Dwarf rootstock is great for smaller homesteads as the trees only mature to about 8’ tall. Easier to fit more trees in, easier to manage pests and harvest at this smaller height, but of course there are downsides too. You have to be more active with thinning out your fruit otherwise risk breaking branches. And these trees require staking, so while ideal for espalier, they require more work due to shallow root systems for open grown trees. They are what we grow here as espalier trees, and the trellis gives their shallow roots the stability they need to thrive.

If you want to espalier, dwarf rootstock is the way to go. If you have ample space and want a beautiful classic orchard look that will require a harvesting ladder someday, then I’d definitely choose semi-dwarf trees. We have some of each here, two open-grown semi-dwarf apples and about 12 espalier fruit trees (most of which are apples too).

Trellising for Espalier Orchards

Before those holes are dug for your trees, it’s a great idea to get your trellis system set up. We have used several different methods for our trees over the decades. In our current garden we used the extra high tensile wire that was for our corner posts of the deer fence and some turnbuckles. It’s more or less invisible and we love that. It’s connected to 4×4 posts that are 8’ tall.

For this orchard, we intentionally left 30” behind the trees so we could get behind them to work and prevent deer from reaching through the deer fence for any snacks. We also grow strawberries underneath our fruit trees and that space behind is key to our strawberry productivity.

You can also use bamboo, rebar, or other materials — you could even use a fence and attach something to it. We did this at our last house. John used metal tubing and screwed it to the fence. It was very industrial and looked great!

Pest Pressure

Voles sometimes like to girdle trees during the hungry gap in winter. Deer will definitely browse and damage fruit trees. Protection from pests is highly recommended. Most (all?) commercial orchards are protected by deer fence.
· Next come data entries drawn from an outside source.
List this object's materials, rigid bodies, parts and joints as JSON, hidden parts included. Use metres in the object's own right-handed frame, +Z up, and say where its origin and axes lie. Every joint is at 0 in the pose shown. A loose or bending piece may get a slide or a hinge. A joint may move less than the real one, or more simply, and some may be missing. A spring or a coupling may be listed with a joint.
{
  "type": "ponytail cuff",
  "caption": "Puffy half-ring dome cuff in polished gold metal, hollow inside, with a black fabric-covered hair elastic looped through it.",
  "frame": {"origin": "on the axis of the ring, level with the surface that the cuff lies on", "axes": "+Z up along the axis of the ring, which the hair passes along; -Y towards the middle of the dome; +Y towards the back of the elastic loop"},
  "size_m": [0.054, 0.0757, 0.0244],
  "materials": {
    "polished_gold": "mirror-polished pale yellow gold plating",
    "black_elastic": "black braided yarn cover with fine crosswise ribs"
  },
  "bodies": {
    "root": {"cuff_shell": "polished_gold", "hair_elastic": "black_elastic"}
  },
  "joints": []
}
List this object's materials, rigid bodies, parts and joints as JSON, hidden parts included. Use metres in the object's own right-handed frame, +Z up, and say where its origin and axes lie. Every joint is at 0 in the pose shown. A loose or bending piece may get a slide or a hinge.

Even some extra apple trees we have planted outside our main garden have been individually caged off with extra deer fence and some t-posts (at 6’ high because it’s a smaller area and the deer can’t jump inside the cage).

Further Reading

I highly recommend the book The Apple Grower by Michael Phillips. (affiliate link to my Amazon storefront)

I hope this post gets you thinking about what you will need for your future orchard! I’m sure I left some details out, so please leave comments below and we can keep the discussion going.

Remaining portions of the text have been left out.